*Problem requirements*: Begin at the first line below and copy each line exactly, ending with the line where "# out at the" appears.

*Given information*:
◇ ◇ ◇ ◇ ◇

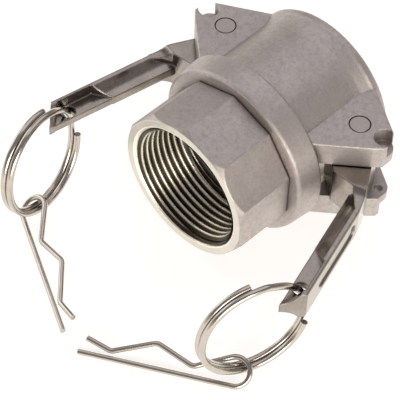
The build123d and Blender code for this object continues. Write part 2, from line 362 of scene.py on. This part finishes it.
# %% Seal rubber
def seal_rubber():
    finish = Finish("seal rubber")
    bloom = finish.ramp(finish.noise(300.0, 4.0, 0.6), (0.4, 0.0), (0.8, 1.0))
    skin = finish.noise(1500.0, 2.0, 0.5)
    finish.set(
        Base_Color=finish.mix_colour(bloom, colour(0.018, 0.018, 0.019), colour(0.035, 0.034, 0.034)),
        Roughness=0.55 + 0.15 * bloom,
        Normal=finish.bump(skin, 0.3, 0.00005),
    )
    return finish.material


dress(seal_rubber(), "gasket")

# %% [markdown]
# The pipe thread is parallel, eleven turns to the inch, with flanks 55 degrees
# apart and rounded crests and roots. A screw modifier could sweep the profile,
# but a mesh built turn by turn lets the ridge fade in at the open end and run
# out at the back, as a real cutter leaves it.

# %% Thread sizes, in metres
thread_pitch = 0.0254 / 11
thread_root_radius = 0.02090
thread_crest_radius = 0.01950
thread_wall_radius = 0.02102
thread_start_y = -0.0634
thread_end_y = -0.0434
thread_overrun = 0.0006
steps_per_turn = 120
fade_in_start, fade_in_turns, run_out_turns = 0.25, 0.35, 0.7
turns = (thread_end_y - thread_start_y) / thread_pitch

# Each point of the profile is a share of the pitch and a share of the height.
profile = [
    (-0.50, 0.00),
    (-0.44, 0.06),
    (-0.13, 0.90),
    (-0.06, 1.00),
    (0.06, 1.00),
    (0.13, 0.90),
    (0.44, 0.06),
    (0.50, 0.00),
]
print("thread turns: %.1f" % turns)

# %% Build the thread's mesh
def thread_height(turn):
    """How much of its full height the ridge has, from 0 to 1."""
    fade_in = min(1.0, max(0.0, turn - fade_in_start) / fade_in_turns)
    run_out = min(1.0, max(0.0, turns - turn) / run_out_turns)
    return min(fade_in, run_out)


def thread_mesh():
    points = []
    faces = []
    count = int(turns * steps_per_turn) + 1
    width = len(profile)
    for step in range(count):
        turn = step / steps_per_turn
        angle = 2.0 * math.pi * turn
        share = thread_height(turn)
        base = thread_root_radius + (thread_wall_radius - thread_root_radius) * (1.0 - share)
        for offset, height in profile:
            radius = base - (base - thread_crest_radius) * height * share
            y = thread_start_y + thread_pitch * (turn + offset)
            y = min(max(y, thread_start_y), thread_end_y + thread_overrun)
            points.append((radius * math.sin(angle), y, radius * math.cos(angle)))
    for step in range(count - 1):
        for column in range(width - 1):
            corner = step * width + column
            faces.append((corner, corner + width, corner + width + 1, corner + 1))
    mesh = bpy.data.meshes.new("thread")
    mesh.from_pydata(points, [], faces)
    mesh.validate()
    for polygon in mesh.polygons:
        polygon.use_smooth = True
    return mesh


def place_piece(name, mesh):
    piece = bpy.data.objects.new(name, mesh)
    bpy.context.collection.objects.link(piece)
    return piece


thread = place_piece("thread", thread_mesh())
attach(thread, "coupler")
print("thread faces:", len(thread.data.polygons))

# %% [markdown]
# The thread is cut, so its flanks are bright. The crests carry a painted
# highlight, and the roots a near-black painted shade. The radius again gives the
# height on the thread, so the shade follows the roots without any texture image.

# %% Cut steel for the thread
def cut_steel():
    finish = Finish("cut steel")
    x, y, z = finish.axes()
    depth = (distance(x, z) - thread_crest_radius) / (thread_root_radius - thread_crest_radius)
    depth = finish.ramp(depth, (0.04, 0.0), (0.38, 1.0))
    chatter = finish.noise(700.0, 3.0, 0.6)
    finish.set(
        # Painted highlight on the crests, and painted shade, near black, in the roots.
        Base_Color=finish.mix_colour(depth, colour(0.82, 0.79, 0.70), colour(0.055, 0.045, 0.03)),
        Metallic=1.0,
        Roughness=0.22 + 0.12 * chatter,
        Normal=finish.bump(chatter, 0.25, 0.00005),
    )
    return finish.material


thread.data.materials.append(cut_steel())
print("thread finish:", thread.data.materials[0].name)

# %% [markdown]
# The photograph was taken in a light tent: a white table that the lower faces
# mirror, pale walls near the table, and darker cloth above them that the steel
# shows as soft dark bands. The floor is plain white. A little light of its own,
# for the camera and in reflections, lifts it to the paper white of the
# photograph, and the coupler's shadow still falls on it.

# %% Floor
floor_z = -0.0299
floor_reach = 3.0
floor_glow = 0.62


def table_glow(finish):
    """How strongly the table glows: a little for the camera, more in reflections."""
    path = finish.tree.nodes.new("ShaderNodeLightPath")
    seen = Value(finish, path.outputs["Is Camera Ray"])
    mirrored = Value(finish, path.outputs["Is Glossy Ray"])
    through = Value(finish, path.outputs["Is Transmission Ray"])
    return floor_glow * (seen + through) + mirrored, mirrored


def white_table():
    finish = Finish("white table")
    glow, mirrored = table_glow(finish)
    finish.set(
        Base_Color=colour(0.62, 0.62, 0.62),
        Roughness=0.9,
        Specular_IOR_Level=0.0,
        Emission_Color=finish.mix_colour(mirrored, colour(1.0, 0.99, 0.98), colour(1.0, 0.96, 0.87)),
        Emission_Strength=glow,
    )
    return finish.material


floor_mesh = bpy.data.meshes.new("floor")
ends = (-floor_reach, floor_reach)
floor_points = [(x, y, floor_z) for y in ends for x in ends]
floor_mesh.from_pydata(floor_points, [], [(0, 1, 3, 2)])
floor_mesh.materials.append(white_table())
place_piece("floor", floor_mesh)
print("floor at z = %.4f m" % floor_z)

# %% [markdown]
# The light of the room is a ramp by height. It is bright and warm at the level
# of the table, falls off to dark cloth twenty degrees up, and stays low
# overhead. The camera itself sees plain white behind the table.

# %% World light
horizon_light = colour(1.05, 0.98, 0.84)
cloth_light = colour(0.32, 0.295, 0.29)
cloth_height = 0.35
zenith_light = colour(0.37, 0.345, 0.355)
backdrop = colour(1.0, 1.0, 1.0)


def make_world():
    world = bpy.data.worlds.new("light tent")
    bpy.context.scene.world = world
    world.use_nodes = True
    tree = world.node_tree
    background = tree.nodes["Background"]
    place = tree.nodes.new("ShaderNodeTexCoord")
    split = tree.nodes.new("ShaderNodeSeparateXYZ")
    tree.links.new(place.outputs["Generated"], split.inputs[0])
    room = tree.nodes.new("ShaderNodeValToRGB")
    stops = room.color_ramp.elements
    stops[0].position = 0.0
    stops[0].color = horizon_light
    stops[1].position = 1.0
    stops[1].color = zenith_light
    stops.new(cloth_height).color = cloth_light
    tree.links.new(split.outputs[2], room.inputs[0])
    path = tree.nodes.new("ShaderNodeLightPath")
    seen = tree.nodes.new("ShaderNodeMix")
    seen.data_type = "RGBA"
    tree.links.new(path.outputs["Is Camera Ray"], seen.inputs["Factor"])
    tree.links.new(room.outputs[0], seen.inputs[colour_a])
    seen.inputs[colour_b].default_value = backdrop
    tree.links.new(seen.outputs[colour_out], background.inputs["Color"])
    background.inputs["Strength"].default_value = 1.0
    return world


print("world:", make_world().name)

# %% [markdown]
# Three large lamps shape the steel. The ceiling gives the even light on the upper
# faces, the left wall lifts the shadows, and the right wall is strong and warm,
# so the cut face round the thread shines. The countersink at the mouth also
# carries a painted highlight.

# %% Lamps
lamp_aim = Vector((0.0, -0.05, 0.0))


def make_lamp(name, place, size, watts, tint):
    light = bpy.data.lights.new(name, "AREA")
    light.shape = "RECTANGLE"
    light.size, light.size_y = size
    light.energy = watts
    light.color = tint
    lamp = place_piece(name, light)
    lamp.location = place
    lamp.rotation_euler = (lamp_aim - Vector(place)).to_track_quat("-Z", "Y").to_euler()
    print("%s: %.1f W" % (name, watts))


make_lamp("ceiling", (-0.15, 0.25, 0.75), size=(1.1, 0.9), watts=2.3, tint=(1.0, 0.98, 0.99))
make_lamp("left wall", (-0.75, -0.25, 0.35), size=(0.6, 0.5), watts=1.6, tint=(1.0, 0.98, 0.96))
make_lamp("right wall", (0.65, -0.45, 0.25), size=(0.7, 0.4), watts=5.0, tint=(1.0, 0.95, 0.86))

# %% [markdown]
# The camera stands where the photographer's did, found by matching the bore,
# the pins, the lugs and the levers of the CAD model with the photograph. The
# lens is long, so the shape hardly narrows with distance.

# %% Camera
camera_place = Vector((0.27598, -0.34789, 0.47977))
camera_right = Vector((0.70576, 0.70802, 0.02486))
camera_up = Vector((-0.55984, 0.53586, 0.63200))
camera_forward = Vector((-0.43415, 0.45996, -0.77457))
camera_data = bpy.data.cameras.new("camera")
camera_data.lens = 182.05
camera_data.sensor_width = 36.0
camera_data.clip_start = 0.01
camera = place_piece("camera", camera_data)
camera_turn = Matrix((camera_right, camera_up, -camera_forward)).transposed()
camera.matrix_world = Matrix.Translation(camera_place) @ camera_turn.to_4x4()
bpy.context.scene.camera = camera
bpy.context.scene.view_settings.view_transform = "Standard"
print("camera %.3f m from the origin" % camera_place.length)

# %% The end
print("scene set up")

◇ ◇ ◇ ◇ ◇

*Task result*:
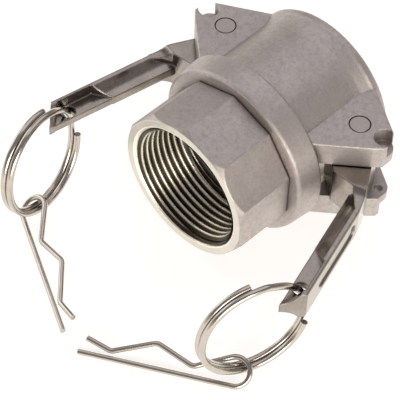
The build123d and Blender code for this object continues. Write part 2, from line 362 of scene.py on. This part finishes it.
# %% Seal rubber
def seal_rubber():
    finish = Finish("seal rubber")
    bloom = finish.ramp(finish.noise(300.0, 4.0, 0.6), (0.4, 0.0), (0.8, 1.0))
    skin = finish.noise(1500.0, 2.0, 0.5)
    finish.set(
        Base_Color=finish.mix_colour(bloom, colour(0.018, 0.018, 0.019), colour(0.035, 0.034, 0.034)),
        Roughness=0.55 + 0.15 * bloom,
        Normal=finish.bump(skin, 0.3, 0.00005),
    )
    return finish.material


dress(seal_rubber(), "gasket")

# %% [markdown]
# The pipe thread is parallel, eleven turns to the inch, with flanks 55 degrees
# apart and rounded crests and roots. A screw modifier could sweep the profile,
# but a mesh built turn by turn lets the ridge fade in at the open end and run
# out at the back, as a real cutter leaves it.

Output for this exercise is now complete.